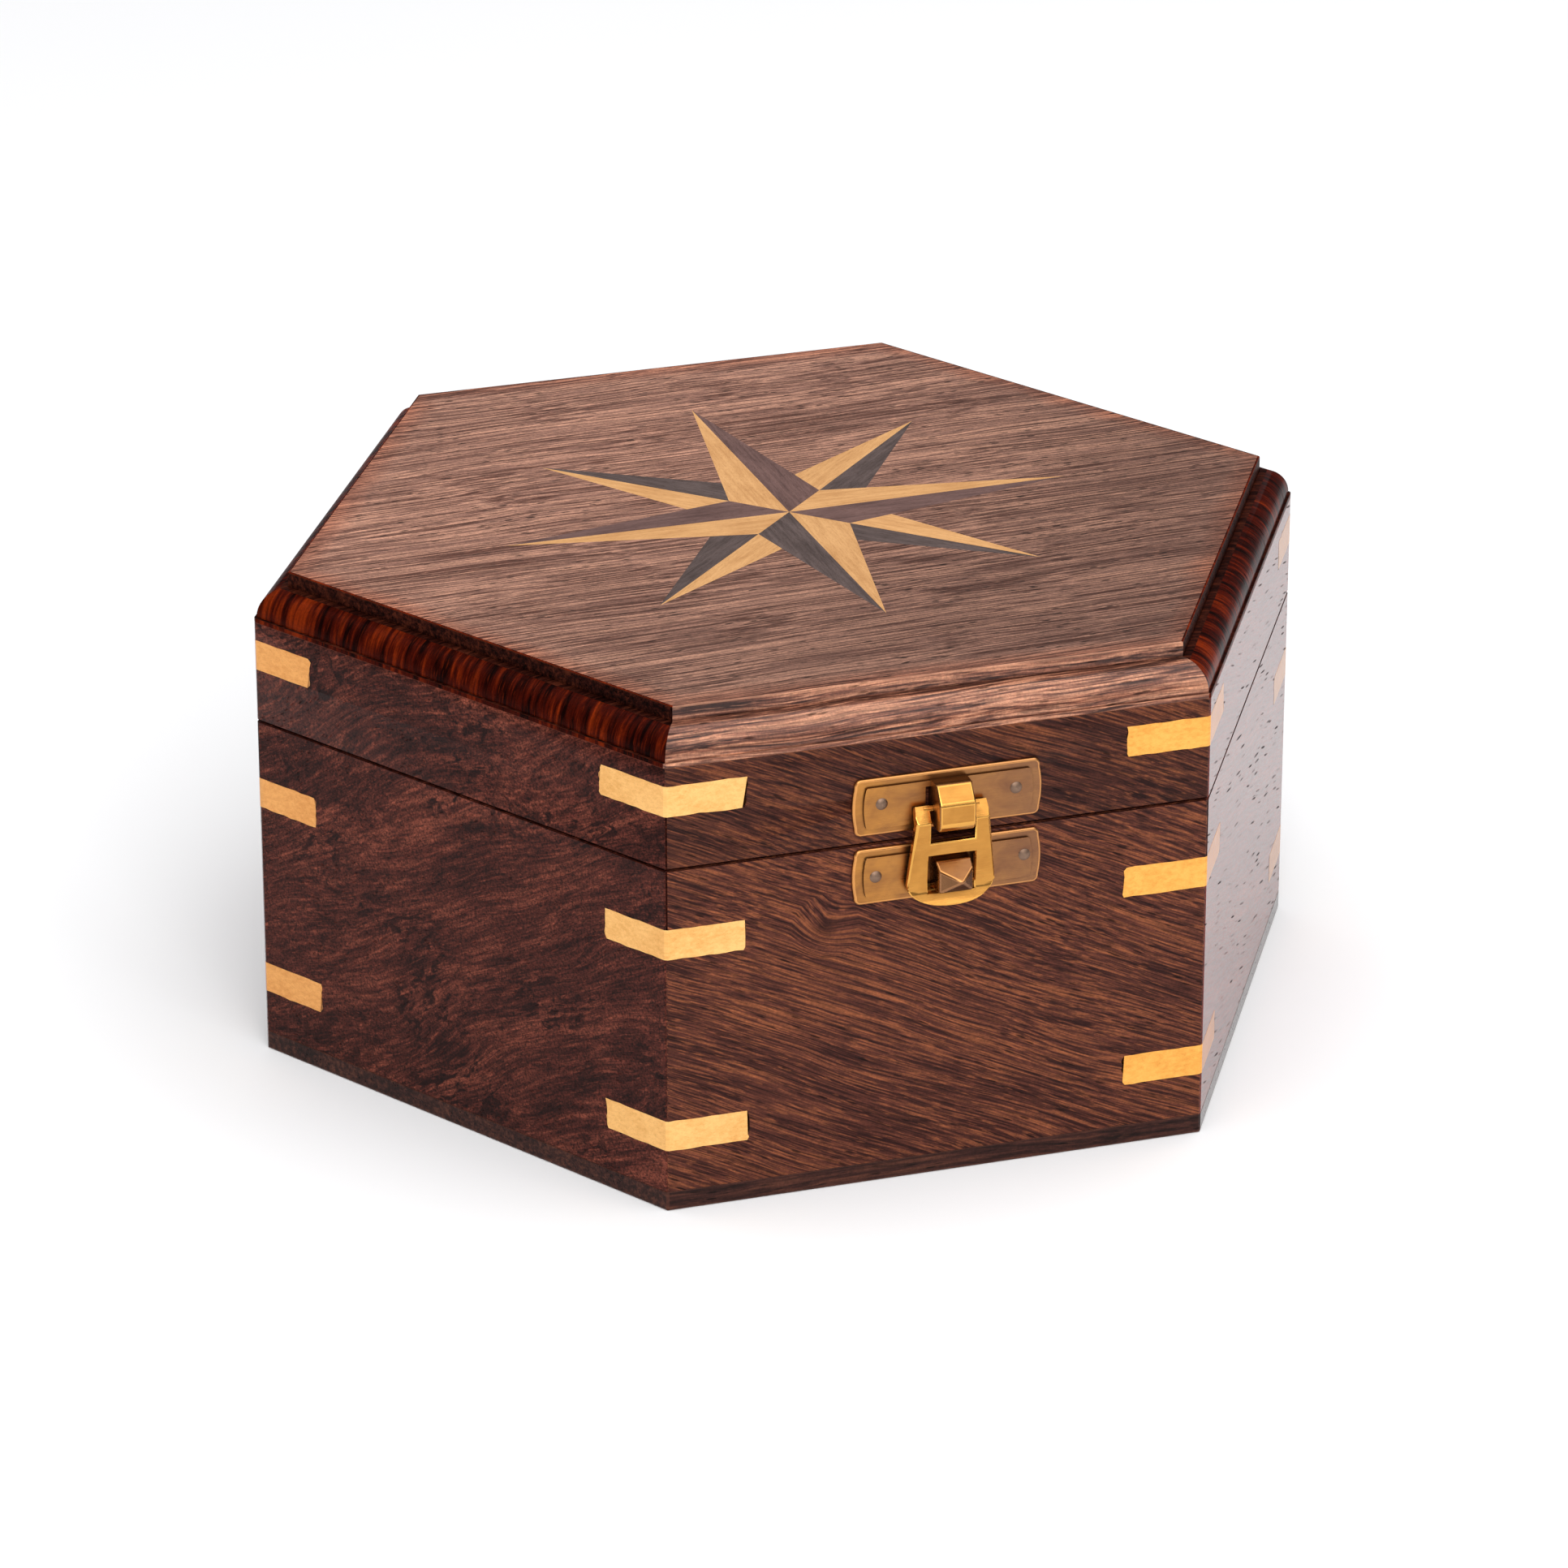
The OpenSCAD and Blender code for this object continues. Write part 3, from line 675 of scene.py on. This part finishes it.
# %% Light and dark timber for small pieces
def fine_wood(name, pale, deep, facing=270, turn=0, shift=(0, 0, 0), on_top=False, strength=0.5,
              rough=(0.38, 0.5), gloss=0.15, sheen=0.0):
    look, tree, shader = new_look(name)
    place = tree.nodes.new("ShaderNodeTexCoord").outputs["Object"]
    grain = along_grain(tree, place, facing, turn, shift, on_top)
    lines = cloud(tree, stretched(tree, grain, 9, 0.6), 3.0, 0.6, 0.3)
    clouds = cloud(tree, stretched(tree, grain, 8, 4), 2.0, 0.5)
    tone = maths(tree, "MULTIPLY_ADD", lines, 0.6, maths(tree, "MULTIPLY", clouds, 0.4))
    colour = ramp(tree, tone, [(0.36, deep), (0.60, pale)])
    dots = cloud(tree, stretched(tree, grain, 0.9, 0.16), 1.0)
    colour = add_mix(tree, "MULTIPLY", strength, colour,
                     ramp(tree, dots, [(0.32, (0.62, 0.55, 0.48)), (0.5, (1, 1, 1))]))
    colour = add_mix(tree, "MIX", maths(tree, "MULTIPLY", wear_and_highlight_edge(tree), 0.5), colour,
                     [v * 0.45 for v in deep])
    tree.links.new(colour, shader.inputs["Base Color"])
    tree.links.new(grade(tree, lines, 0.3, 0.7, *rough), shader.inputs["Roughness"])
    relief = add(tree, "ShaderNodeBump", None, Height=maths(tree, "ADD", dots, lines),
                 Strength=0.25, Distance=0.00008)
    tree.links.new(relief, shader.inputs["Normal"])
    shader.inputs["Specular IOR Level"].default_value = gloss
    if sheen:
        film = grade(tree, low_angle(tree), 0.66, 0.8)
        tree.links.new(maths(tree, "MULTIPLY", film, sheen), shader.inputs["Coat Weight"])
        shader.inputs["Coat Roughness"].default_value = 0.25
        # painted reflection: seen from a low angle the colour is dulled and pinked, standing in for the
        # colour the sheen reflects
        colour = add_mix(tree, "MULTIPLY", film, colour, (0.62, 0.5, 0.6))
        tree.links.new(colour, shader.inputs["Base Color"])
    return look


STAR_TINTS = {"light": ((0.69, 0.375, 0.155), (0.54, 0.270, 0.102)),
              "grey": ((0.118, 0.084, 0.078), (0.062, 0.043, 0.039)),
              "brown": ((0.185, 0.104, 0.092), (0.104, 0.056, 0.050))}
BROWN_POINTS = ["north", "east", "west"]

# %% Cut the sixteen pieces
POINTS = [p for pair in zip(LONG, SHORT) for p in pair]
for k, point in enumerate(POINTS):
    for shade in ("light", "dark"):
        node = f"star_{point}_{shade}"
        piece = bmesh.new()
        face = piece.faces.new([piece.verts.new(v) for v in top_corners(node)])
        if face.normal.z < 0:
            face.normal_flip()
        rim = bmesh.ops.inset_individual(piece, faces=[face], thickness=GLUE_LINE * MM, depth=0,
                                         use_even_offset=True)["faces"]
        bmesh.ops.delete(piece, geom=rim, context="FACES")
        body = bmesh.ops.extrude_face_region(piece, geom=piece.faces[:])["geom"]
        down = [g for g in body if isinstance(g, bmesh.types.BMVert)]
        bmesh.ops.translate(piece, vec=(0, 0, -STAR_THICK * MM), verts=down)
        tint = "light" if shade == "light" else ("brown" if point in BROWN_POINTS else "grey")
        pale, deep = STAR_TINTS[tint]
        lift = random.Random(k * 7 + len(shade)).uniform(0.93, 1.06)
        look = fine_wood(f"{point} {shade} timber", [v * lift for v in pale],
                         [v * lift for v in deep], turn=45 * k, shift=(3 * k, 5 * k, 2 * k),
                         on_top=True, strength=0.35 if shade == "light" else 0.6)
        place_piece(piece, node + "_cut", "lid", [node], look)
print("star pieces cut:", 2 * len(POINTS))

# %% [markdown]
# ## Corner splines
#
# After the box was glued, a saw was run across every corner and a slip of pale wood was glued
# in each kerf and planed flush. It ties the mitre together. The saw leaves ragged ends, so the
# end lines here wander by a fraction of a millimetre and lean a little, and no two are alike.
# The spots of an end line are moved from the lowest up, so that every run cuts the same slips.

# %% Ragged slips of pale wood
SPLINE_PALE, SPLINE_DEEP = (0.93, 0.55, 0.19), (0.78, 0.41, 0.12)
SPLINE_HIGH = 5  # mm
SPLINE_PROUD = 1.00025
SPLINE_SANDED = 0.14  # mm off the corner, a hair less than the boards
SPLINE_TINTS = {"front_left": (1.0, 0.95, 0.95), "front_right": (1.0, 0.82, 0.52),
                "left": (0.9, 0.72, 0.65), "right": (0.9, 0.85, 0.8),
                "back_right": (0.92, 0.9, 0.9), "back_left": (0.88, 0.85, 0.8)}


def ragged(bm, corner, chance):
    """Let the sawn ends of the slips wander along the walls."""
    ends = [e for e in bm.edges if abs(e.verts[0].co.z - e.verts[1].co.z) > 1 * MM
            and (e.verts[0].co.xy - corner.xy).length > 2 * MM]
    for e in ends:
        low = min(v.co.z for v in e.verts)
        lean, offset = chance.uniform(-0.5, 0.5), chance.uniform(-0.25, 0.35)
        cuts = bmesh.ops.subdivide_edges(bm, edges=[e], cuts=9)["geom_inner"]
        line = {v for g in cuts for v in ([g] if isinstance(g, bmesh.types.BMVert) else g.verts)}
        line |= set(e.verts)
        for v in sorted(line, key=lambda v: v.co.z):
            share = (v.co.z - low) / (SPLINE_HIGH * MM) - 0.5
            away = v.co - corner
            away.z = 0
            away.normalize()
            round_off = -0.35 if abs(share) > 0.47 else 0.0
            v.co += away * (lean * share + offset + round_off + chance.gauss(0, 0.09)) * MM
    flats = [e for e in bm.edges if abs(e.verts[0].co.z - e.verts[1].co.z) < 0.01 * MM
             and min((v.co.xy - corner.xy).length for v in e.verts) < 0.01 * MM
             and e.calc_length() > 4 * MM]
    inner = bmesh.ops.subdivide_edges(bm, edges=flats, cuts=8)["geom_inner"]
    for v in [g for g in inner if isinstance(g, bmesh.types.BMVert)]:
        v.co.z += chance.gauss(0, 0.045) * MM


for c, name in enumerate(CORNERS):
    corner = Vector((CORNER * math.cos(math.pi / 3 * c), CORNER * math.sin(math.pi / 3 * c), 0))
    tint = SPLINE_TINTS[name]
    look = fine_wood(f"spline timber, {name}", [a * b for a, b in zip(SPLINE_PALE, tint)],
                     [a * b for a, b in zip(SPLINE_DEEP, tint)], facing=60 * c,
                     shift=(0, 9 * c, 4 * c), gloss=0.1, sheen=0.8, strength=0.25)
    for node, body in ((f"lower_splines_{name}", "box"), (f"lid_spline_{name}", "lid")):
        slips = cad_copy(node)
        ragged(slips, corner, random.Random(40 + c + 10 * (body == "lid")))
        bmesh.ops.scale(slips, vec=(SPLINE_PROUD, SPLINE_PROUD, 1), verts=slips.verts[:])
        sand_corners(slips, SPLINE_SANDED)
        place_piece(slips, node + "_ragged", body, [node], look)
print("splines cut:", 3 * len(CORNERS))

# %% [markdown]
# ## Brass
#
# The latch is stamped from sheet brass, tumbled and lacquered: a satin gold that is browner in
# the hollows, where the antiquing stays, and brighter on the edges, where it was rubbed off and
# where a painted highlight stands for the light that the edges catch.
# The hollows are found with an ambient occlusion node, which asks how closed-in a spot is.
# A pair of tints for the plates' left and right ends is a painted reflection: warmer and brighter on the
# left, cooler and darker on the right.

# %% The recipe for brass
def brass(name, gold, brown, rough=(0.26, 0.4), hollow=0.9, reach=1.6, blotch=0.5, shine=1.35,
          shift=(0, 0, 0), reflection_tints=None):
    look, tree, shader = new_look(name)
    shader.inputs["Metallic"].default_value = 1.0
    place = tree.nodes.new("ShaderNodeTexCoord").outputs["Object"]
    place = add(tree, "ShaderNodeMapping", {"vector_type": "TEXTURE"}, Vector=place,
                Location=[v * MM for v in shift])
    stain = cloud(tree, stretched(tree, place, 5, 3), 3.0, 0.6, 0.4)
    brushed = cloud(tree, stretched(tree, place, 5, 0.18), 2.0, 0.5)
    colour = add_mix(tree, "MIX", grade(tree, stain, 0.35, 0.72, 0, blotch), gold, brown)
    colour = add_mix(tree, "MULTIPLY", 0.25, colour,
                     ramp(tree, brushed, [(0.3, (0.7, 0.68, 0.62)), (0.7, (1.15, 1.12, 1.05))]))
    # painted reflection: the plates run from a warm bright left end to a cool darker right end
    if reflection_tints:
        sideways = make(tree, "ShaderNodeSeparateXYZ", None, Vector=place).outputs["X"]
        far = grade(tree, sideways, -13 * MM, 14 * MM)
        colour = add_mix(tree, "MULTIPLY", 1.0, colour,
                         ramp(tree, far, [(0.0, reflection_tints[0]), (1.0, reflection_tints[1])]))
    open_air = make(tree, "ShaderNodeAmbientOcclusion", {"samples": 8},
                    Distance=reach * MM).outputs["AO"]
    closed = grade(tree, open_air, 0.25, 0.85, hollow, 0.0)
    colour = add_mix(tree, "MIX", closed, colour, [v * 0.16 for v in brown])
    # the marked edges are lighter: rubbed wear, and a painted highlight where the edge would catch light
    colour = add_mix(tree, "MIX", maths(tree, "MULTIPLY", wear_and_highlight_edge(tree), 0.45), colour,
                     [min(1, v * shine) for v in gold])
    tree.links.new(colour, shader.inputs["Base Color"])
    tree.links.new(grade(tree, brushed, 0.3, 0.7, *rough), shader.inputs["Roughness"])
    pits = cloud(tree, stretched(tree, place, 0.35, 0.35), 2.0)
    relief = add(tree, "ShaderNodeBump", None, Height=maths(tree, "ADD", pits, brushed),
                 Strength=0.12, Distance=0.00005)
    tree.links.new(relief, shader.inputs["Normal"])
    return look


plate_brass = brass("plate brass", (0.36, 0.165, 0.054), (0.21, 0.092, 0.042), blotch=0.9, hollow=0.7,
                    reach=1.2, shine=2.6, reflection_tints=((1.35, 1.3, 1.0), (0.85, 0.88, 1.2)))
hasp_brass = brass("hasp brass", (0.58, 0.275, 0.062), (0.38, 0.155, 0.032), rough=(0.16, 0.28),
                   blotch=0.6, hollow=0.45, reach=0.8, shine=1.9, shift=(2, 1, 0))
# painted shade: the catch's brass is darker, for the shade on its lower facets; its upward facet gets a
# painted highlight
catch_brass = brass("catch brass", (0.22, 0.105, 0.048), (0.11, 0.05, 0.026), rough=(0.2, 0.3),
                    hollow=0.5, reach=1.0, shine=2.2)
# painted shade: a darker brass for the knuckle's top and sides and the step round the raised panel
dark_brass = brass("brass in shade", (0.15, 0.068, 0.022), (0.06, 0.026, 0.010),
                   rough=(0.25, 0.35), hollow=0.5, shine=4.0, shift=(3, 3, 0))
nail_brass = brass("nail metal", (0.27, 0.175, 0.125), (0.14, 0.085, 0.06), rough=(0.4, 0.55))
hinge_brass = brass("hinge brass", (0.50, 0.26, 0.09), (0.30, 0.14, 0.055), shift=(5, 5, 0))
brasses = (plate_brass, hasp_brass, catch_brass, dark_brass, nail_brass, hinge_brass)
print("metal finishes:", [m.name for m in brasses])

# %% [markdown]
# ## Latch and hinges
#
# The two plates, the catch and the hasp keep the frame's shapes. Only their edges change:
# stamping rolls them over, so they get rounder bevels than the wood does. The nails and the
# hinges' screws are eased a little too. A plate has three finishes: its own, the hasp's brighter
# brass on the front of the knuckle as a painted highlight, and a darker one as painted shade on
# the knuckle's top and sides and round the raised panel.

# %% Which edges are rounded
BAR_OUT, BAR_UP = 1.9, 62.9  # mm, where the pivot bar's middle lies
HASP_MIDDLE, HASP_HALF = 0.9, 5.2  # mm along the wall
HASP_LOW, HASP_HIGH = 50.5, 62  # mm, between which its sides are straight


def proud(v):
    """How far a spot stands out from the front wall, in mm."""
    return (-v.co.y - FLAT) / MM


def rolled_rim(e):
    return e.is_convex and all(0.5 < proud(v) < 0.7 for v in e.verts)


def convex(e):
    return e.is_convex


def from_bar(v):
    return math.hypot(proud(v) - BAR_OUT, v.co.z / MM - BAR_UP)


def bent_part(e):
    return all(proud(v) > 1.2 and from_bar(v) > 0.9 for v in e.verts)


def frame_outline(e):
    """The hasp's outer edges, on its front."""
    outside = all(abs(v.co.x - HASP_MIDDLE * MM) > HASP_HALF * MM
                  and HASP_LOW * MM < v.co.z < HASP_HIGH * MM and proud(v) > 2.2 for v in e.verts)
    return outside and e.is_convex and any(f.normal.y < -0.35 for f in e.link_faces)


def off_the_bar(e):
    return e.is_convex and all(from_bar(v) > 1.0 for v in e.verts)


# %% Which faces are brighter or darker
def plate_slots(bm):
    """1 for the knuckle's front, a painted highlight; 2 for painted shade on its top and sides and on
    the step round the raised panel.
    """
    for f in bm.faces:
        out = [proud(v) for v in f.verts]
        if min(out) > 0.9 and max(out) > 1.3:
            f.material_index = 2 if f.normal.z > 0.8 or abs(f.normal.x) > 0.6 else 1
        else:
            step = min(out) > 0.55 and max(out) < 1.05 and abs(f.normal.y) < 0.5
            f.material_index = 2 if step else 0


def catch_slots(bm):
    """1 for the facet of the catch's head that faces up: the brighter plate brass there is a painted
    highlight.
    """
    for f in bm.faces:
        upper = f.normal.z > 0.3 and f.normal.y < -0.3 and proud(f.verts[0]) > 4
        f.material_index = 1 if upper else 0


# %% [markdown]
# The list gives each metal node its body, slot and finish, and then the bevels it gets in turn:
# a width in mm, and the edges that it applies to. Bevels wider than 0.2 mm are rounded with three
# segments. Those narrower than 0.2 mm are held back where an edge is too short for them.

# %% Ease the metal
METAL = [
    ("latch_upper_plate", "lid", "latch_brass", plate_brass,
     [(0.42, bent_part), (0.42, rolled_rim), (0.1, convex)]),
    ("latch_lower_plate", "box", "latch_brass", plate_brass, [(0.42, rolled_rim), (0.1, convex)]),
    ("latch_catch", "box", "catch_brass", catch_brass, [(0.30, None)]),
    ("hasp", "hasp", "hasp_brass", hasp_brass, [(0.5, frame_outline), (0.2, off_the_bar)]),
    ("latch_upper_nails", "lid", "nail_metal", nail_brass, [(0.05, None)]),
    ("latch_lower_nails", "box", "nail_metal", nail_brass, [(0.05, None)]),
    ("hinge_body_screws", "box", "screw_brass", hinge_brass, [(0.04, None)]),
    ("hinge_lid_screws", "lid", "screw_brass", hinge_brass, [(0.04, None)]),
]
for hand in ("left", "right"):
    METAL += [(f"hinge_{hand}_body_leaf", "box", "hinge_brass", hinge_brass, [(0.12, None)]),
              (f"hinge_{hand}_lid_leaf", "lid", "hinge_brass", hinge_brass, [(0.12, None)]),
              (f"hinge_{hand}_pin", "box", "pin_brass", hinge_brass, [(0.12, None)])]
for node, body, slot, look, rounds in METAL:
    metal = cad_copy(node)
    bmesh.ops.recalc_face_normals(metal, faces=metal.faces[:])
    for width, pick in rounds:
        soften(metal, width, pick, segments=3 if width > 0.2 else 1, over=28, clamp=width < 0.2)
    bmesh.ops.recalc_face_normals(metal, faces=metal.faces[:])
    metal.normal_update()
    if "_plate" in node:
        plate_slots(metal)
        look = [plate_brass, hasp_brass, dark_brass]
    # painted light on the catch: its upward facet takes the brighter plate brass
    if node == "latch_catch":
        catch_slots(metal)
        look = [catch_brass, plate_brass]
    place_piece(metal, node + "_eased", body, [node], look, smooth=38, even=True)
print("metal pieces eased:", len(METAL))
^^^^^^^^
▸ DIRECTIONS: Find and copy each line above that includes the string "finishes".

▸ TASK OUTPUT:
The OpenSCAD and Blender code for this object continues. Write part 3, from line 675 of scene.py on. This part finishes it.
print("metal finishes:", [m.name for m in brasses])
# hinges' screws are eased a little too. A plate has three finishes: its own, the hasp's brighter